> _EXERCISE TASK_
Set down the listing below verbatim, but only from its first line through the line containing "leg_circle_r = 196; // [150:1:205]".

> _THE RECORDS_
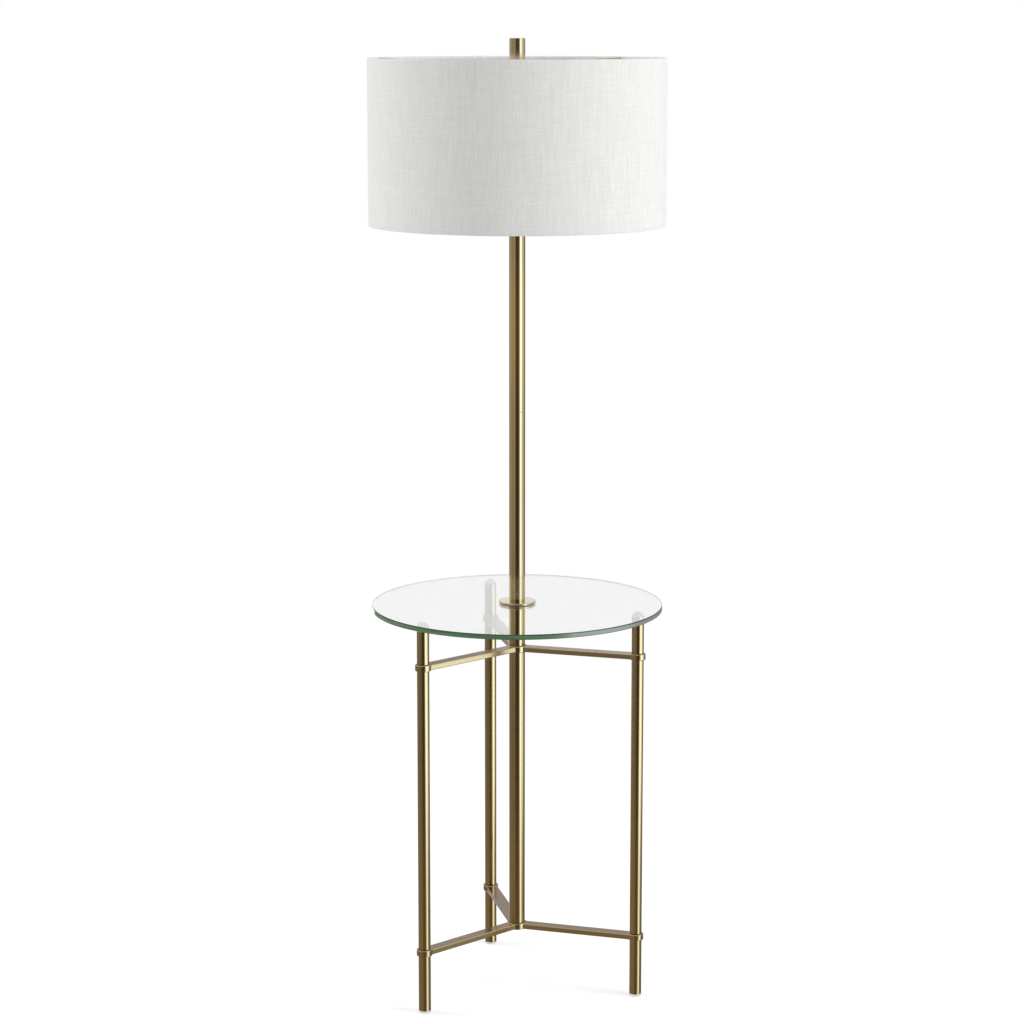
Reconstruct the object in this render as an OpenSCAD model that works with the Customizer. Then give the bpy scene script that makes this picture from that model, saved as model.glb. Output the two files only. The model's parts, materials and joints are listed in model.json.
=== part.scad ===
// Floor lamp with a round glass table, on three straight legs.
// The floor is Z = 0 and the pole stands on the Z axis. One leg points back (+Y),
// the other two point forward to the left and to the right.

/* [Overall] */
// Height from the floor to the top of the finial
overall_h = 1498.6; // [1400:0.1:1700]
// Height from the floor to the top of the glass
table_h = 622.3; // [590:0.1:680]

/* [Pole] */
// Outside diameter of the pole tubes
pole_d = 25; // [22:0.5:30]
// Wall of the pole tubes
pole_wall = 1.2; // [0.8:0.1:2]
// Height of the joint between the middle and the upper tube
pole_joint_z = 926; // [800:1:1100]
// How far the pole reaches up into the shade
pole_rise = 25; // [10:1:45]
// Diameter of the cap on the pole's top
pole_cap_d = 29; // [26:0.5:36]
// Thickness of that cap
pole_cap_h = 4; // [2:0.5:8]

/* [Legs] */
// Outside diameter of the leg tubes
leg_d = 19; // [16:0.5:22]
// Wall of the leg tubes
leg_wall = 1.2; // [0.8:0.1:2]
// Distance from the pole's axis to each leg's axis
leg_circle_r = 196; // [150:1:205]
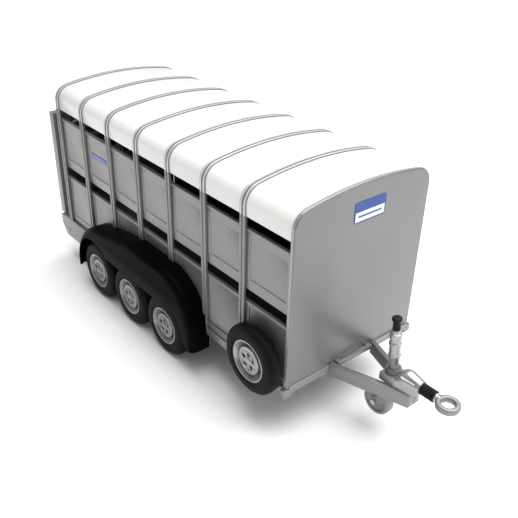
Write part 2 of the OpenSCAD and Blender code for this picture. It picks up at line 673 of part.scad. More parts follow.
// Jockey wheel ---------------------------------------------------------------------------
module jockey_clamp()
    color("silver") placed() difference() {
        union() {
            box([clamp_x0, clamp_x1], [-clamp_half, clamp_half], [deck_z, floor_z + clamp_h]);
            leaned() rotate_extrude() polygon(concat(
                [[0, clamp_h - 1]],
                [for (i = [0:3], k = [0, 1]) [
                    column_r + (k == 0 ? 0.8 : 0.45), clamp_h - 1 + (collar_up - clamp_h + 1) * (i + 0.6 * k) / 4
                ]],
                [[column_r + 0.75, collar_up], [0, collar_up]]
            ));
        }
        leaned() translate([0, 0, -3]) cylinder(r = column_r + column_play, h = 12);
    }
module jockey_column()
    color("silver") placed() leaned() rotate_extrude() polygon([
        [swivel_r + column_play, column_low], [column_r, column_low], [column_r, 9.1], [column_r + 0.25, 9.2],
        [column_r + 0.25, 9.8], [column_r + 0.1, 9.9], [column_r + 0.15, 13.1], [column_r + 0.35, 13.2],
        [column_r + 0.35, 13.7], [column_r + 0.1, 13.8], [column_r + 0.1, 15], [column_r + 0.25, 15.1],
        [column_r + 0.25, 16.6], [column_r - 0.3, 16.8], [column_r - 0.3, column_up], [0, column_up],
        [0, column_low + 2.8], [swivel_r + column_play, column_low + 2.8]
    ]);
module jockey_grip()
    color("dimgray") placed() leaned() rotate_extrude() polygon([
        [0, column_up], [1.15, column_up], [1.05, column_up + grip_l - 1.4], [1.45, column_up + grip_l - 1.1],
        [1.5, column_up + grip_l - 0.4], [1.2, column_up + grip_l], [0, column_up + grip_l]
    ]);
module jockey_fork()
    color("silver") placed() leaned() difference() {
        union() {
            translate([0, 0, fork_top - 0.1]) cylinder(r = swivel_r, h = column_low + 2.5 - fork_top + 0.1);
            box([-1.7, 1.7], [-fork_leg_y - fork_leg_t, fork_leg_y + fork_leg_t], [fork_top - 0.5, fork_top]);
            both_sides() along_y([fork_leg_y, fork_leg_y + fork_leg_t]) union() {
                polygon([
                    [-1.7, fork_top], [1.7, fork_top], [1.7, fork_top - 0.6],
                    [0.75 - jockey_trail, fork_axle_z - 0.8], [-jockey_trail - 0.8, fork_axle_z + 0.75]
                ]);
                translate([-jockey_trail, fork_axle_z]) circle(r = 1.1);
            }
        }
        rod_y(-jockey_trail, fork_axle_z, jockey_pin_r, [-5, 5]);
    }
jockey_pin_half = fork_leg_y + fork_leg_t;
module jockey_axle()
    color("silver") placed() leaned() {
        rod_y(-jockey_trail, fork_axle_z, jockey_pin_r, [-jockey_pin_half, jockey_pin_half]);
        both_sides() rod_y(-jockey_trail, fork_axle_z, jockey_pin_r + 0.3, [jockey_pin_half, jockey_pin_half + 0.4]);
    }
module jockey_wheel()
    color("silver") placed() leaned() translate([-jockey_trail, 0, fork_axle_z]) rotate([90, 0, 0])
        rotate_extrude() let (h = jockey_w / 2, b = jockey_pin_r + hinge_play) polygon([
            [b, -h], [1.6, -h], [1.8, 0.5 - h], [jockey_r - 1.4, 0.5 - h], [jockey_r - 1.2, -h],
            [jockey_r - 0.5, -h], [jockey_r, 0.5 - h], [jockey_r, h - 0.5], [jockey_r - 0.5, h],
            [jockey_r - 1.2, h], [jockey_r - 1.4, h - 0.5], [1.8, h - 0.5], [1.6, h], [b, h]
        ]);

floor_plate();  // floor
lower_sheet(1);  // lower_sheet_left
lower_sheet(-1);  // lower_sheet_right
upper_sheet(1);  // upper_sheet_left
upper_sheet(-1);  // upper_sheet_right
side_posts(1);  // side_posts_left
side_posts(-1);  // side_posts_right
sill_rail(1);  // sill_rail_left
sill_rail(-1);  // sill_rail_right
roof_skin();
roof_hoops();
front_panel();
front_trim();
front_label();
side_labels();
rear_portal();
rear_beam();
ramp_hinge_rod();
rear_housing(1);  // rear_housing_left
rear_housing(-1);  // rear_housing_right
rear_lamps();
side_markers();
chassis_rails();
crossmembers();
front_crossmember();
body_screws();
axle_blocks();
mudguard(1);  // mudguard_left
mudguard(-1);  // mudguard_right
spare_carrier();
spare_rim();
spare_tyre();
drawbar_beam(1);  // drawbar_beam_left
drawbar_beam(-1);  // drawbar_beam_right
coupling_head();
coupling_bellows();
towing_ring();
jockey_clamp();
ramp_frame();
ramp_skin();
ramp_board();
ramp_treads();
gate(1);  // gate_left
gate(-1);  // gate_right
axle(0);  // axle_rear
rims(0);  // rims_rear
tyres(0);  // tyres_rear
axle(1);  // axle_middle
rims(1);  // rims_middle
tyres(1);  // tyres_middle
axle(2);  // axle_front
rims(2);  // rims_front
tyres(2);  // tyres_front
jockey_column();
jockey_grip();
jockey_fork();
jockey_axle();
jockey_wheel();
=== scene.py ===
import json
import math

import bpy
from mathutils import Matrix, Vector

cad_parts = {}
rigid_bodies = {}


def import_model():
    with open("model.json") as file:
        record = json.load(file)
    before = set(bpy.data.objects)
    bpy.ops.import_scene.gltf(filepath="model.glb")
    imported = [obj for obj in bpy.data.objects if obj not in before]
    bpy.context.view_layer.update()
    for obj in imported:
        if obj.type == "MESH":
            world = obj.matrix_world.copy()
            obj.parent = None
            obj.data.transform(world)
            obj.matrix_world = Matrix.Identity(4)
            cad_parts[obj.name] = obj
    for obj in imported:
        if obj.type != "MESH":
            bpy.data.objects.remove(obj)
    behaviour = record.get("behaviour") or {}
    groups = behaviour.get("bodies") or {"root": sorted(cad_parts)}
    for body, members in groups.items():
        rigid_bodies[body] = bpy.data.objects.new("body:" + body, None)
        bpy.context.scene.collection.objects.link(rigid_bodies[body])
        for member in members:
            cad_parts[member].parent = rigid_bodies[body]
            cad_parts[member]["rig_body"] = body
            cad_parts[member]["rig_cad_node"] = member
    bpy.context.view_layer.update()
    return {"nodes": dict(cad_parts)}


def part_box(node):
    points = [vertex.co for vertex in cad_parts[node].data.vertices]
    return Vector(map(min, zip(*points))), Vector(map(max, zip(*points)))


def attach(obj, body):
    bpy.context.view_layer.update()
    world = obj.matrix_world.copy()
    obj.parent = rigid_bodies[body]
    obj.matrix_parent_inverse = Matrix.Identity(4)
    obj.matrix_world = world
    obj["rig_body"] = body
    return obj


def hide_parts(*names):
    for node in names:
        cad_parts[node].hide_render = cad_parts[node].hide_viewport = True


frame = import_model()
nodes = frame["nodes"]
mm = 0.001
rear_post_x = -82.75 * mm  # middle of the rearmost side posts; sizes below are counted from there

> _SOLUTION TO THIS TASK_
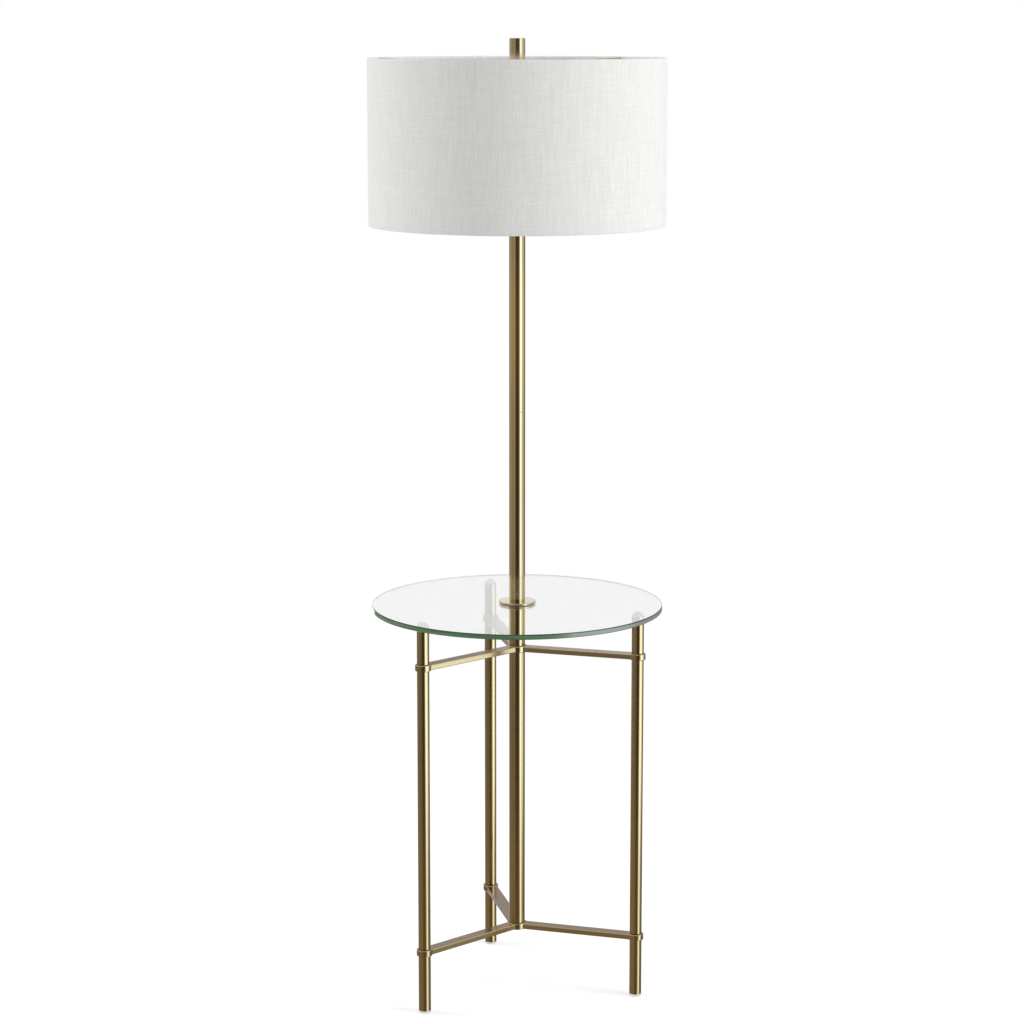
Reconstruct the object in this render as an OpenSCAD model that works with the Customizer. Then give the bpy scene script that makes this picture from that model, saved as model.glb. Output the two files only. The model's parts, materials and joints are listed in model.json.
=== part.scad ===
// Floor lamp with a round glass table, on three straight legs.
// The floor is Z = 0 and the pole stands on the Z axis. One leg points back (+Y),
// the other two point forward to the left and to the right.

/* [Overall] */
// Height from the floor to the top of the finial
overall_h = 1498.6; // [1400:0.1:1700]
// Height from the floor to the top of the glass
table_h = 622.3; // [590:0.1:680]

/* [Pole] */
// Outside diameter of the pole tubes
pole_d = 25; // [22:0.5:30]
// Wall of the pole tubes
pole_wall = 1.2; // [0.8:0.1:2]
// Height of the joint between the middle and the upper tube
pole_joint_z = 926; // [800:1:1100]
// How far the pole reaches up into the shade
pole_rise = 25; // [10:1:45]
// Diameter of the cap on the pole's top
pole_cap_d = 29; // [26:0.5:36]
// Thickness of that cap
pole_cap_h = 4; // [2:0.5:8]

/* [Legs] */
// Outside diameter of the leg tubes
leg_d = 19; // [16:0.5:22]
// Wall of the leg tubes
leg_wall = 1.2; // [0.8:0.1:2]
// Distance from the pole's axis to each leg's axis
leg_circle_r = 196; // [150:1:205]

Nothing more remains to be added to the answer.